Celebrate |

Rosh Hashana

by Hannah Landsmann
© Jüdisches Museum Wien
Rosh Hashanah, the Jewish New Year, is celebrated in autumn and lasts for two days. “Rosh” means head, “shanah” is the year, so the head of the year is its beginning. The phonetic association with the Austrian New Year’s wish “Guten Rutsch” (literally “a good slide”) at the turn of the calendar year on December 31st is perhaps a coincidence, but it probably just shows that terms and designations come into contact with each other when different cultures meet.
The gentlemen on this postcard are holding the Tashlikh ceremony. This custom has existed since the Middle Ages. Dry pieces of bread are thrown into flowing water, and one symbolically casts off one’s sins. There are ten days of repentance between Rosh Hashanah and Yom Kippur, the highest Jewish holiday, during which one should remember one’s religious duties. The New Year’s wish “May you be inscribed in the Book of Life for a good year” relates to three books that God keeps.
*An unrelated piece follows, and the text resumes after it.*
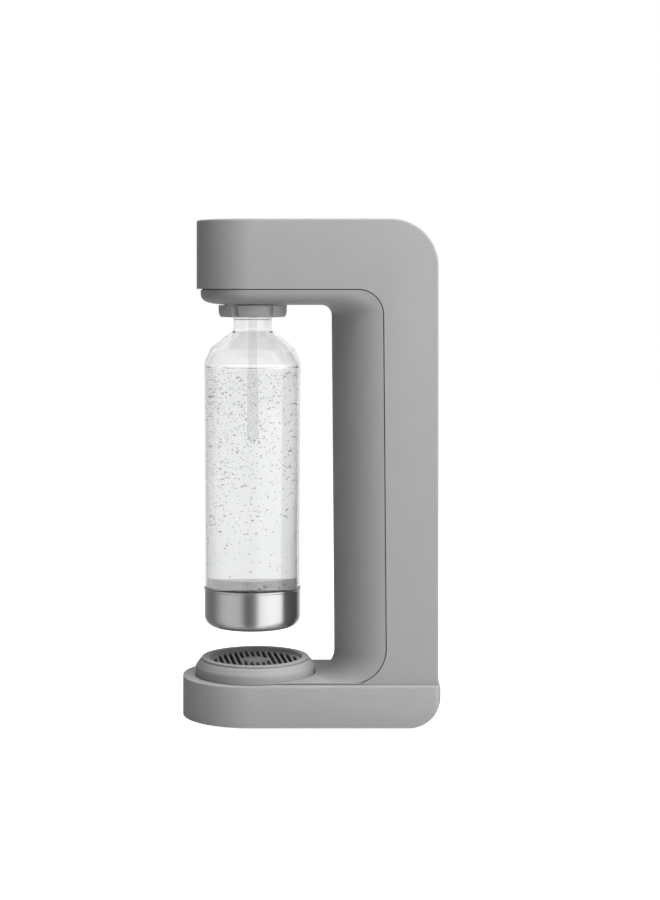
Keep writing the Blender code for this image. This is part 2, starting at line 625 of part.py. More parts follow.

The one that contains the names of those destined for heaven, the one that lists the names of the wicked, and the one for all of us who have shown their good as well as their not so beneficial side in the last year. If we assume that no one is all very good or all very bad, it actually makes sense to see to it that we settle small or larger problems, quarrels and conflicts until Yom Kippur in order to be entered in the third book.

:
© Jüdisches Museum Wien
:
© Jüdisches Museum Wien
Jakob Broner (sic!) and his wife received this Rosh Hashanah card, which has not been exhibited, from Kalman Langsner at their private address on Liechtensteinstrasse. Jakob Bronner was the longtime curator of the old Jewish Museum in Vienna. Langsner supported our predecessor institution with numerous donations. Unfortunately, it is not clear for which year these Jewish New Year’s greetings were sent but, in any case, they were sent from the Hungarian city of Visegrád. You can also find a Tashlikh scene on the ground floor of the Dorotheergasse Museum. A little tip: It has to do with a photograph.

Shana tova u’metuka! The entire museum team wishes you a happy and sweet new year.